In the late 1960s  he teamed up with McClelland and Stewart in Toronto  to publish educational material, but the partnership ended after two years.

 “I never knew Maynard not to be passionate.  He really believed in the quality of his imprint,” said Philip Cercone, executive director  of McGill Queen’s University Press. ‘When he started Harvest House  he was probably publishing as many scholarly  books  as any university press back then.., I admired him.  But when he couldn’t get government funding for his projects, he could be combative. It was tough to introduce readers to an audience that didn’t know or care about French-Canadian writers.   He believed you had to get the two solitudes talking to each other through their literature. He had an impressive list of titles.”
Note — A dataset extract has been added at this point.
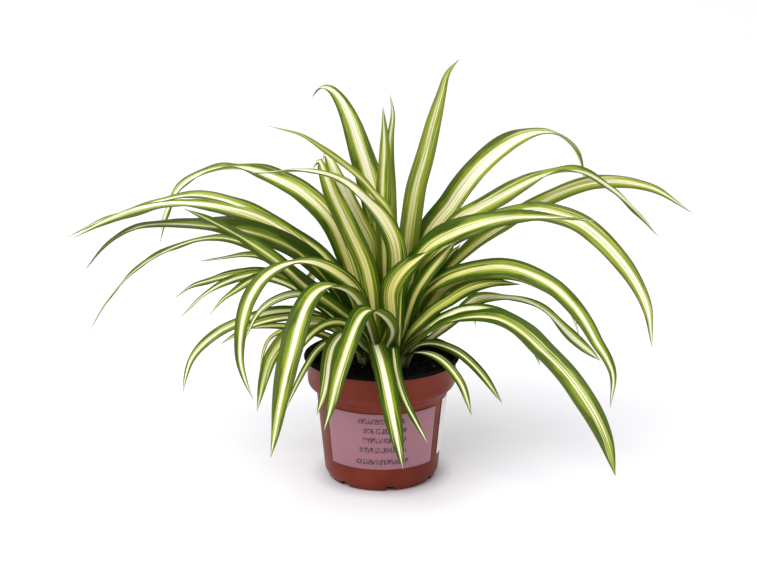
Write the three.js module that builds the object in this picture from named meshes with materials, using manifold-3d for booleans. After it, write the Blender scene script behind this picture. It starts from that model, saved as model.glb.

The books he produced reflected  Gertler’s own passion for history, economics, literature, social justice and the environment. “The manuscripts we did not publish may well be as exciting as the ones we actually produced,” he wrote to a friend in 1996.  “Good publishing is an intellectual,  aesthetic, technical and judgemental task.  It is very hard work. A fair return for effort and preparation – let alone a windfall – is almost unknown. .Books are not shoes or pants or motorcars, they are works of character. To weigh a publishing house by its numbers is irrelevant. The question is not how many titles did you publish, or how much money you made, but did you publish a good book.?  But I would rather manufacture and sell a good pair of boots than publish and inferior book.”

Gertler sold Harvest House Ltd. to the University of Ottawa Press in 1995. 

“He was a curmudgeon,” said Simon Dardick, co- founder of  Montreal’s  Vehicle Press. “He lived many lives, and he was very opinionated.  He was also an inspiration.  He influenced  me and other publishers, such as May Cutler at Tundra Books  to  translate  timeless Quebec literature into English even though he didn’t make very much money from it.” 

Nine years ago Gertler was given both the order of Canada and  Queens  University’s Alumni Achievement Award.  Receiving  the double honours he said, was like  “two asteroids hitting you at the same time.”

He leaves his wife of 68 years, Ann Straus a member of the prominent Straus and Stieglitz families of New York, and four  sons, Michael,  Alfred, Franklin, and Edward, nine grandchildren and a great-grandson. Their second son, Jeffrey  died in 2005. 

 A memorial service is being planned.